Viewing with pleased surprise the wealth that these Jewish merchants provided for Westphalia, the dukes began to rescind many of the remaining restrictions upon Jewish activity. As a result, some Jews entered the fur trade, the trade in agricultural products, the traffic in linen and yarns. Groups of especially favored Jewish merchants were allowed to remain outside the ghetto for longer intervals to trade in Westphalian fairs without the usual disabilities, and could raise their children in comparatively decent surroundings.
Gluckel of Hameln, Model Merchant
The improvement in Jewish economic status is most graphically described in the diary entries of an eighteenth‑century German Jewess, Gluckel of Hameln. During the early years of Gluckel's life in Hanover, her husband and brothers earn their livelihood as petty traders, trudging form door to door in Hamburg, buying old gold and selling it to jewelers or merchants. The wife of one of Gluckel's neighbors sells feminine knickknacks, Galanteriewaren, at the Kiel fair, while other Jewish neighbors deal in ribbons, hardware, and cutlery, in small loans and secondhand jewelry.
Gradually Gluckel's relatives and friends enter the retail trade in cattle and old clothes. Near the end of her life some of them even begin to buy goods from Amsterdam, Danzig, and Poland, and sell them in the leading German fairs. They undertake contracts for delivering silver to government mints; they sell cash and bills of exchange on a scale that approaches banking.

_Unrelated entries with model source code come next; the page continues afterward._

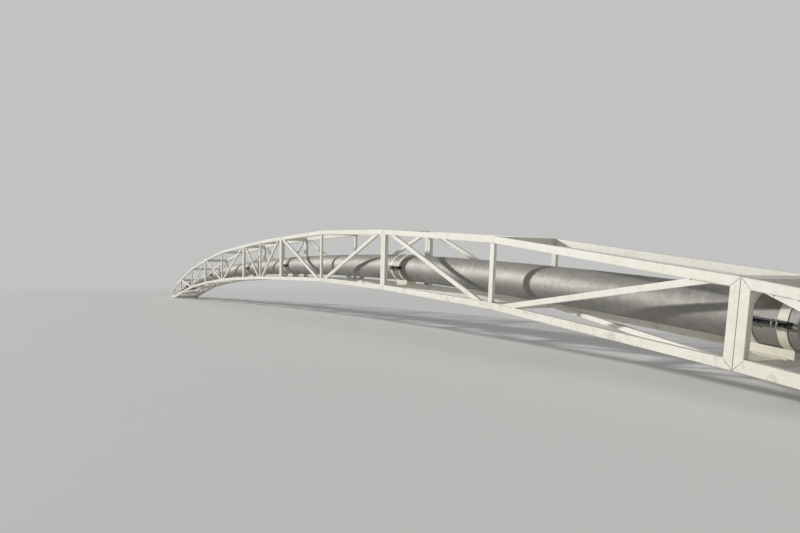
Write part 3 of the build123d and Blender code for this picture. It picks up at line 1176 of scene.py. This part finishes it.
def makeFootWelds():
    bm = bmesh.new()
    x, z = bridge["x"][endPost], bridge["bottom"][endPost] + feet["weldLift"]
    for end, side in quarters:
        place = trussPlace(end, side, endStart)
        for depth in (feet["weldInset"], bridge["chordDepth"] - feet["weldInset"]):
            path = [place((x - feet["plateLength"], z), depth), place((x, z), depth)]
            bead(bm, path, (0, 0, 1), feet["weldRadius"], closed=False)
    finishPiece("footWelds", bm, (weldPaint, weldPaint))


for word in ("left", "right"):
    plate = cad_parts[f"foot_plates_{word}"]
    plate.data.materials.clear()
    plate.data.materials.append(framePaint)
makeFootWelds()
print("feet made")


# studio: pale floor, soft sun, and a plain grey backdrop for the camera and gloss

studio = {
    "floorReach": 400, "floorColour": (0.80, 0.795, 0.785), "floorShade": 0.985,
    "backdrop": (0.54, 0.54, 0.535),
    "fadeStart": 20, "fadeEnd": 62, "fadeStretch": (0.8, 1, 1),
    "ambient": 0.32,
    "sunStrength": 2.75, "sunAngle": 3, "sunColour": (1.0, 0.99, 0.97),
    "sunFrom": (-0.708, -0.623, 0.33),
}


def makeFloor():
    bm = bmesh.new()
    reach = studio["floorReach"]
    corners = ((-reach, -reach), (reach, -reach), (reach, reach), (-reach, reach))
    bm.faces.new([bm.verts.new((x, y, 0)) for x, y in corners])
    finish = Finish("floorPaper", {"Roughness": 0.9, "Specular IOR Level": 0.1})
    pale = studio["floorColour"]
    shaded = tuple(c * studio["floorShade"] for c in pale)
    finish.put(colour=finish.tint(finish.noise(3, 4, 0.5), pale, shaded),
               normal=finish.relief(finish.noise(60, 3), 0.0004, 0.2))
    # far from the object the floor fades to the grey of the backdrop, for the camera and gloss
    apart = finish.node("ShaderNodeVectorMath", {"operation": "LENGTH"},
                        {0: finish.stretched(studio["fadeStretch"])})
    fade = finish.ease(finish.wire(apart, "Value"), studio["fadeStart"], studio["fadeEnd"])
    glow = finish.node("ShaderNodeEmission", None, {"Color": studio["backdrop"], "Strength": 1.0})
    shaders = {0: fade * finish.seen(), 1: finish.wire(finish.shader), 2: finish.wire(glow)}
    both = finish.node("ShaderNodeMixShader", None, shaders)
    plug(finish.wire(both), finish.tree.nodes["Material Output"].inputs["Surface"])
    floor = addMesh("studioFloor", bm, (finish.material,))


def makeWorld():
    world = bpy.data.worlds.new("studioWorld")
    bpy.context.scene.world = world
    world.use_nodes = True
    sky = Shading(world.node_tree)
    colour = sky.tint(sky.seen(), (studio["ambient"],) * 3, studio["backdrop"])
    plug(colour, sky.tree.nodes["Background"].inputs["Color"])


def makeSun():
    light = bpy.data.lights.new("studioSun", "SUN")
    light.energy = studio["sunStrength"]
    light.angle = radians(studio["sunAngle"])
    light.color = studio["sunColour"]
    lamp = addObject("studioSun", light)
    lamp.rotation_mode = "QUATERNION"
    lamp.rotation_quaternion = Vector(studio["sunFrom"]).to_track_quat("Z", "Y")


camera = {
    "location": (16.797, -4.720, 0.915),
    "heading": 27.543, "pitch": 1.2556,
    "lens": 27.43, "sensor": 36, "clip": (0.05, 400),
}


def makeCamera():
    data = bpy.data.cameras.new("photoCamera")
    data.sensor_width = camera["sensor"]
    data.lens = camera["lens"]
    data.clip_start, data.clip_end = camera["clip"]
    eye = addObject("photoCamera", data)
    heading, pitch = radians(camera["heading"]), radians(camera["pitch"])
    look = Vector((-cos(heading) * cos(pitch), sin(heading) * cos(pitch), sin(pitch)))
    eye.location = camera["location"]
    eye.rotation_euler = look.to_track_quat("-Z", "Y").to_euler()
    bpy.context.scene.camera = eye


makeFloor()
makeWorld()
makeSun()
makeCamera()
bpy.context.scene.view_settings.view_transform = "Standard"
print("studio made")
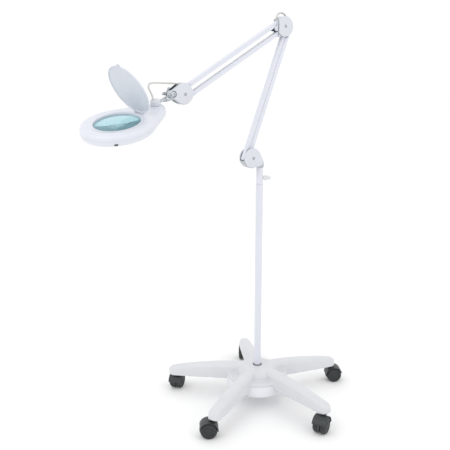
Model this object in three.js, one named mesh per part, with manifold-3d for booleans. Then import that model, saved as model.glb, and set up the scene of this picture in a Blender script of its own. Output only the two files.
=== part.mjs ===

Of course, the majority of Jewish disabilities remained. As a rule, Jews still were confined to ghettoized areas, subjected to oppressive and degrading taxes. Most of them were quite poor. But increasing numbers of Jews were beginning to edge into the world beyond the ghetto. Taking advantage of the growing indifference to theological and religious matters that characterized 18th century life, they began, at least in small measure, to share the profits of the new commercial order. The economic security won by a minority of Jewish entrepreneurs provided a material basis for the political, social, and cultural emancipation that was to follow.